6. Take an egg carton. Using a pair of scissors and a pot of paint turn it

into an alligator. Now take a toilet tube. Using only scotch tape and a

piece of foil, turn it into a Christmas cracker. Last, take a milk

container, a ping pong ball, and an empty packet of Coco Pops and make an

exact replica of the Eiffel Tower. Congratulations. You have just qualified

for a place on the play group committee.

 

7. Forget the Miata and buy a Taurus. And don't think you can leave it out

in the driveway spotless and shining. Family cars don't look like that. Buy

a chocolate ice cream bar and put it in the glove compartment. Leave it

there. Get a quarter. Stick it in the cassette player. Take a family-size

packet of chocolate cookies. Mash them down the back seats. Run a garden

rake along both sides of the car. There. Perfect.

 

8. Get ready to go out. Wait outside the toilet for half an hour. Go out the

front door. Come in again. Go out. Come back in. Go out again. Walk down the

front path. Walk back up it. Walk down it again. Walk very slowly down the

road for 5 minutes. Stop to inspect minutely every cigarette end, piece of

used chewing gum, dirty tissue and dead insect along the way. Retrace your

steps. Scream that you've had as much as you can stand, until the neighbors

come out and stare at you. Give up and go back into the house. You are now

just about ready to try taking a small child for a walk.

 

9. Always repeat everything you say at least five times.

 

10. Go to your local supermarket. Take with you the nearest thing you can

find to a pre-school child -- a fully grown goat is excellent. If you intend

to have more than one child, take more than one goat. Buy your week's

groceries without letting the goats out of your sight. Pay for everything

the goats eat or destroy. Until you can easily accomplish this do not even

contemplate having children.

 

11. Hollow out a melon. Make a small hole in the side. Suspend it from the

ceiling and swing it from side to side. Now get a bowl of soggy Weetabix and

attempt to spoon it into the swaying melon by pretending to be an airplane.

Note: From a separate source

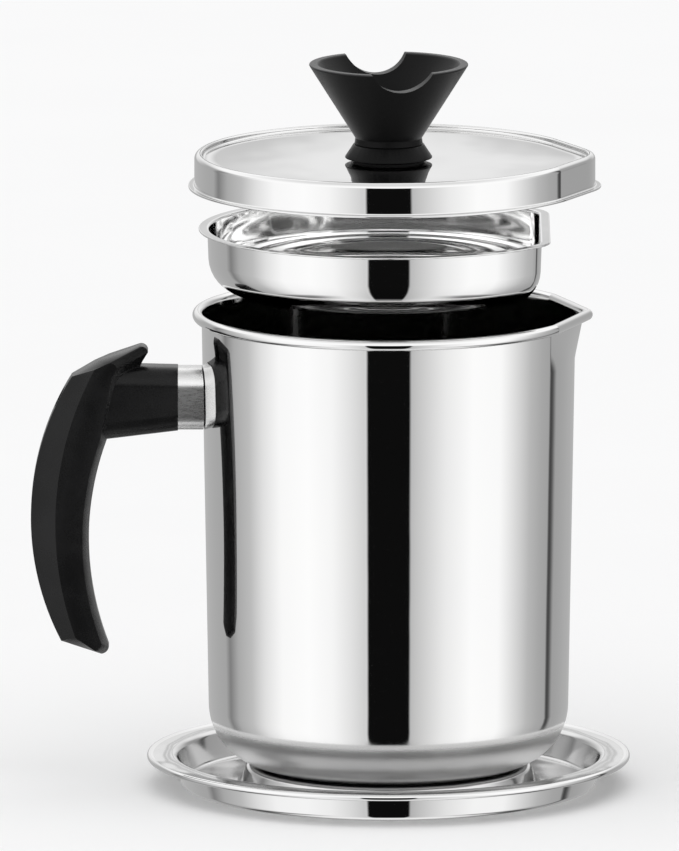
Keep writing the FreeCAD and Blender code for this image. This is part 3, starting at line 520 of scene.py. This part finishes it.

Continue until half the Weetabix is gone. Tip the rest into your lap, making

sure that a lot of it falls on the floor. You are now ready to feed a

12-month-old baby.

 

12. Learn the names of every character from Pokemon, Postman Pat,

Teletubbies and Teenage Mutant Ninja Turtles. When you find yourself singing

"Postman Pat" at work, you finally qualify as a parent.